● Instruction:
Your task is to write out the lines from the line containing "Keep writing the" through the last line of the material, exactly.

[Collection entries]
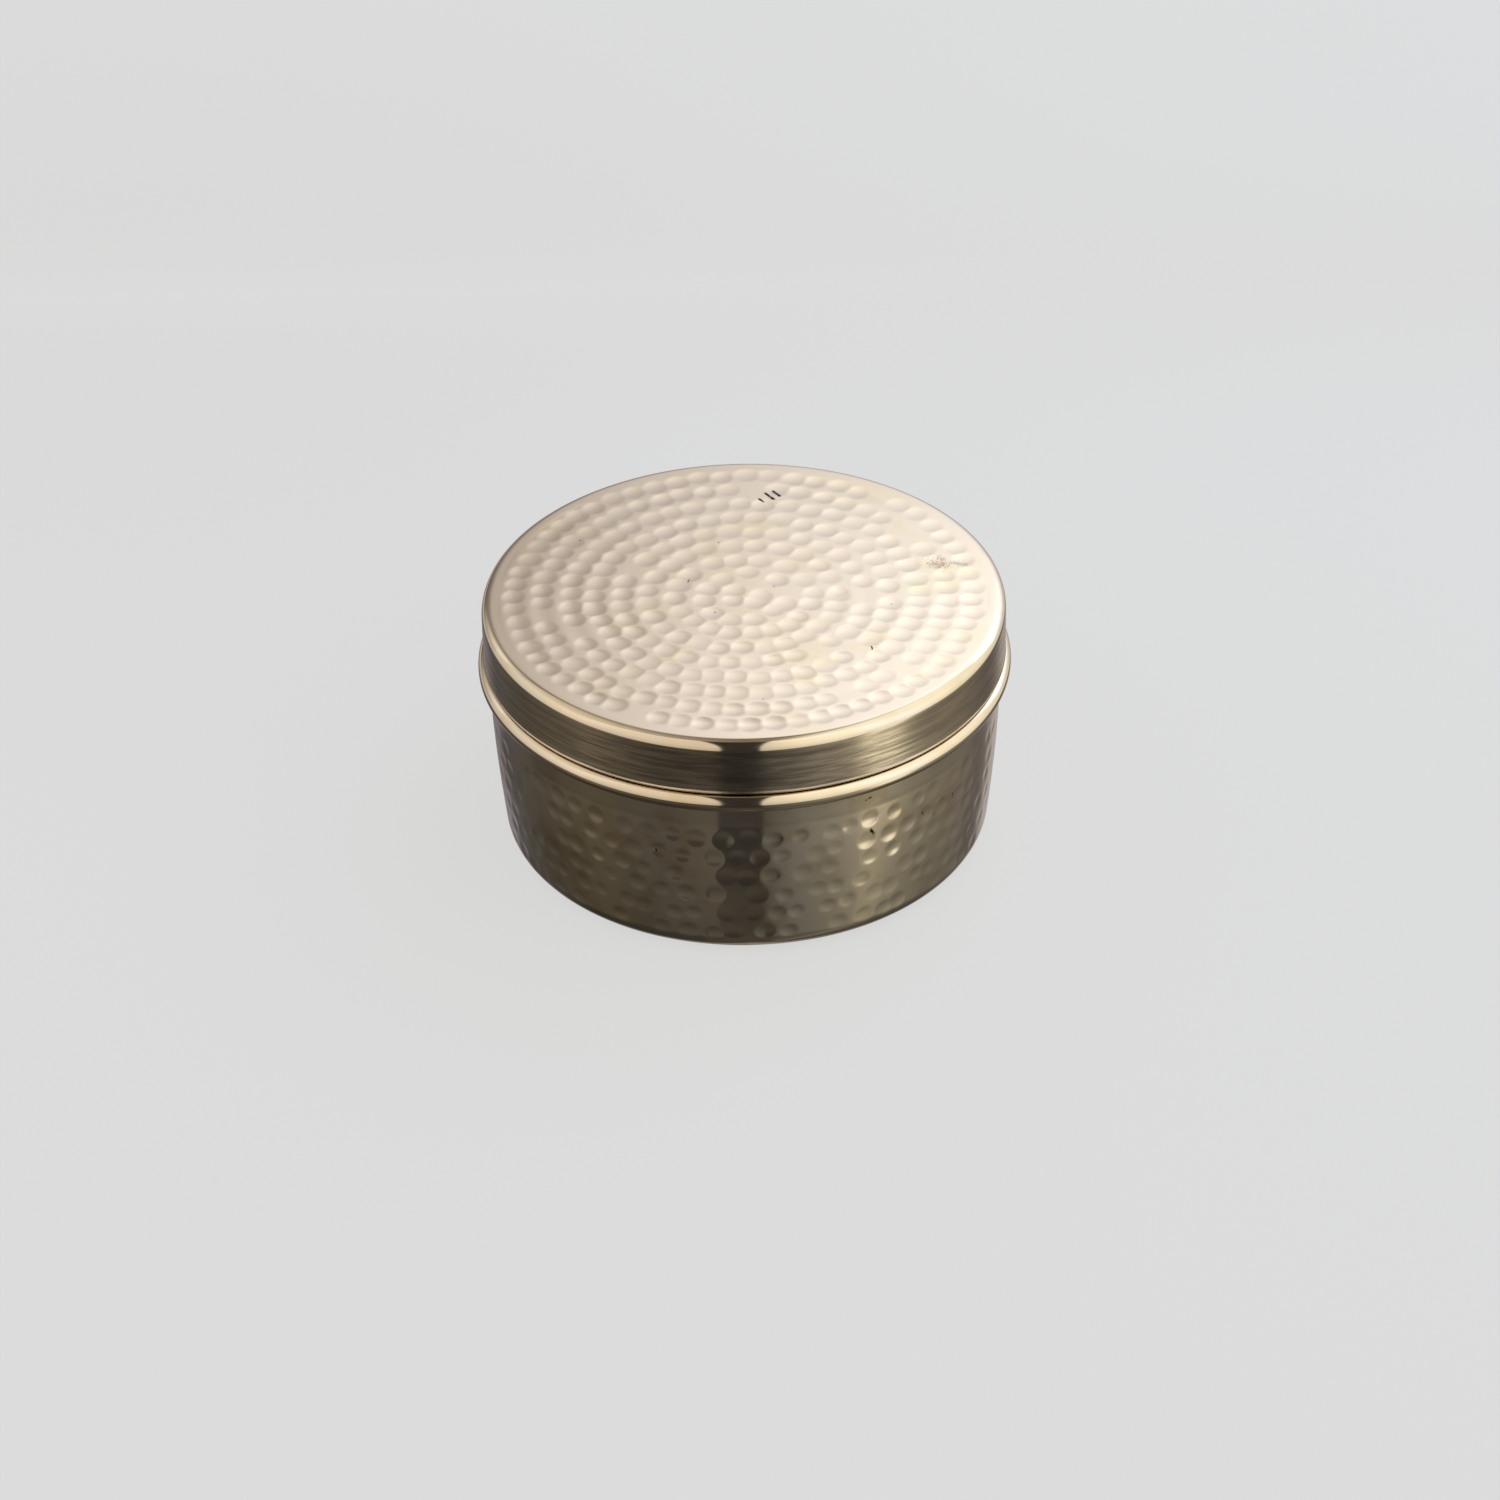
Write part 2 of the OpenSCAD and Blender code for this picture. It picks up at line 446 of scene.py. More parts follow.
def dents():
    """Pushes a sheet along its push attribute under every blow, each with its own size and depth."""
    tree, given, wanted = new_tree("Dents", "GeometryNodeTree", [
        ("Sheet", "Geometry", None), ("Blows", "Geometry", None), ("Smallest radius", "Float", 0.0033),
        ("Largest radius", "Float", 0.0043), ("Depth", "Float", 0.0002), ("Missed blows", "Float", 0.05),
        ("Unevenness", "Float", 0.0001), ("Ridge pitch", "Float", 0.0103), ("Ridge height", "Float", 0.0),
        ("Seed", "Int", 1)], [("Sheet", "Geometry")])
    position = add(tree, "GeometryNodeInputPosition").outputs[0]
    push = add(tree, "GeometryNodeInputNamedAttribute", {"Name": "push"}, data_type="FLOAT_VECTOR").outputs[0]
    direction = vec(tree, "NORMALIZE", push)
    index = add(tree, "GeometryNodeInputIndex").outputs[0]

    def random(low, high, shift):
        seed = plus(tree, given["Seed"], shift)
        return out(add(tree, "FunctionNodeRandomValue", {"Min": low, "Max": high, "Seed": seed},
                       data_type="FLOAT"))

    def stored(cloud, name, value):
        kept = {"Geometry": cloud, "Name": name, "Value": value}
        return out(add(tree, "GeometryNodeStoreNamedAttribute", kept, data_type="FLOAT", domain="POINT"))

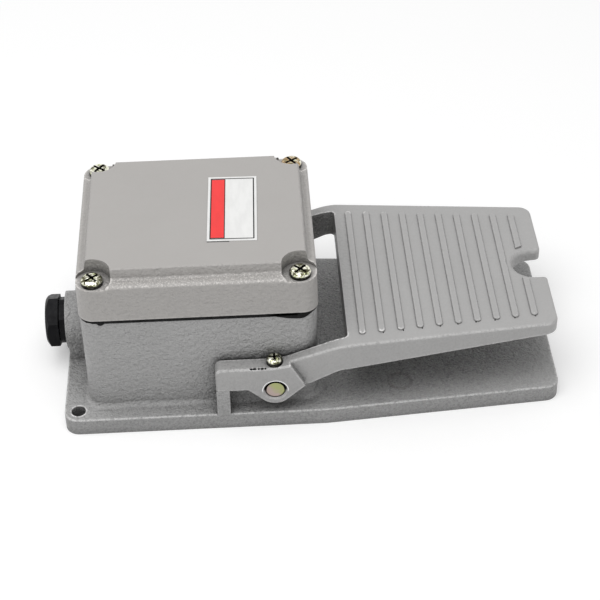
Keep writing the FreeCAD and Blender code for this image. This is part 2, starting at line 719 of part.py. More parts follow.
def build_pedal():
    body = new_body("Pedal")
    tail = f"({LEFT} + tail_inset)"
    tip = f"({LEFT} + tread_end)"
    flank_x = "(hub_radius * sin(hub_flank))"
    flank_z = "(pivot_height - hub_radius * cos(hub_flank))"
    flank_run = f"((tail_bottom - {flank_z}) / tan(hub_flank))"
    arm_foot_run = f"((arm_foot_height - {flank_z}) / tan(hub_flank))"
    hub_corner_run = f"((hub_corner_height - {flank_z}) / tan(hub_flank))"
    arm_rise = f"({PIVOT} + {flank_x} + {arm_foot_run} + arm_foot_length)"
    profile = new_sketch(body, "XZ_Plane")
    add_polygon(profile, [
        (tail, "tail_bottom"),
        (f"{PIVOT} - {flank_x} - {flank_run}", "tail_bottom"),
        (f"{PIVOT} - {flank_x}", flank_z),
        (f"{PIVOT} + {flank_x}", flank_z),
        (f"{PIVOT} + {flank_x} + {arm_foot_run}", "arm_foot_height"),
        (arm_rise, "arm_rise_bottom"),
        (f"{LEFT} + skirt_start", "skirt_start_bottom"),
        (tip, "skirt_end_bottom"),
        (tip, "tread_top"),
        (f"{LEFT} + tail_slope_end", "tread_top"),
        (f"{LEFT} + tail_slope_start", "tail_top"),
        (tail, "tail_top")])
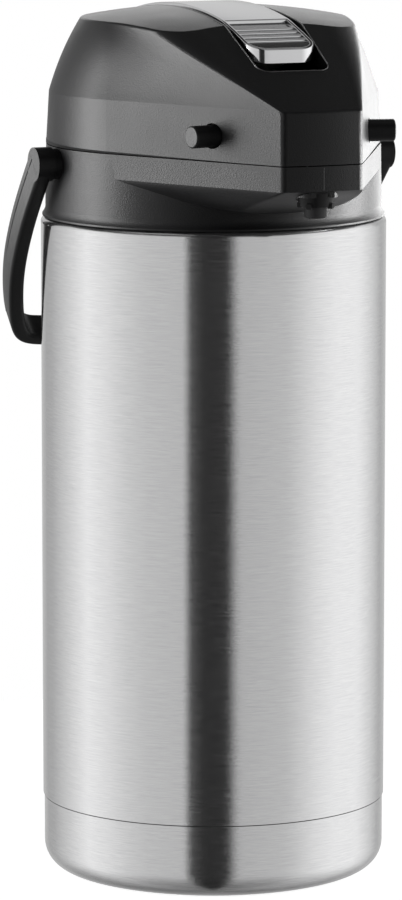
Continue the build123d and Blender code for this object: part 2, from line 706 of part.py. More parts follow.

● Problem solution:
Keep writing the FreeCAD and Blender code for this image. This is part 2, starting at line 719 of part.py. More parts follow.
def build_pedal():
    body = new_body("Pedal")
    tail = f"({LEFT} + tail_inset)"
    tip = f"({LEFT} + tread_end)"
    flank_x = "(hub_radius * sin(hub_flank))"
    flank_z = "(pivot_height - hub_radius * cos(hub_flank))"
    flank_run = f"((tail_bottom - {flank_z}) / tan(hub_flank))"
    arm_foot_run = f"((arm_foot_height - {flank_z}) / tan(hub_flank))"
    hub_corner_run = f"((hub_corner_height - {flank_z}) / tan(hub_flank))"
    arm_rise = f"({PIVOT} + {flank_x} + {arm_foot_run} + arm_foot_length)"
    profile = new_sketch(body, "XZ_Plane")
    add_polygon(profile, [
        (tail, "tail_bottom"),
        (f"{PIVOT} - {flank_x} - {flank_run}", "tail_bottom"),
        (f"{PIVOT} - {flank_x}", flank_z),
        (f"{PIVOT} + {flank_x}", flank_z),
        (f"{PIVOT} + {flank_x} + {arm_foot_run}", "arm_foot_height"),
        (arm_rise, "arm_rise_bottom"),
        (f"{LEFT} + skirt_start", "skirt_start_bottom"),
        (tip, "skirt_end_bottom"),
        (tip, "tread_top"),
        (f"{LEFT} + tail_slope_end", "tread_top"),
        (f"{LEFT} + tail_slope_start", "tail_top"),
        (tail, "tail_top")])
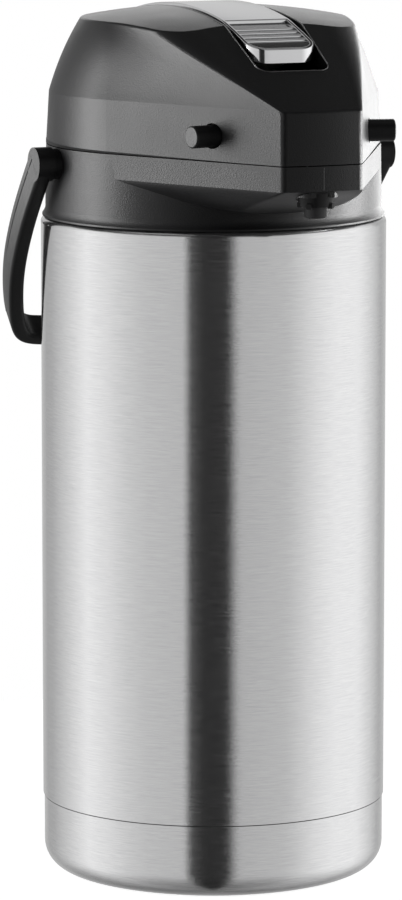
Continue the build123d and Blender code for this object: part 2, from line 706 of part.py. More parts follow.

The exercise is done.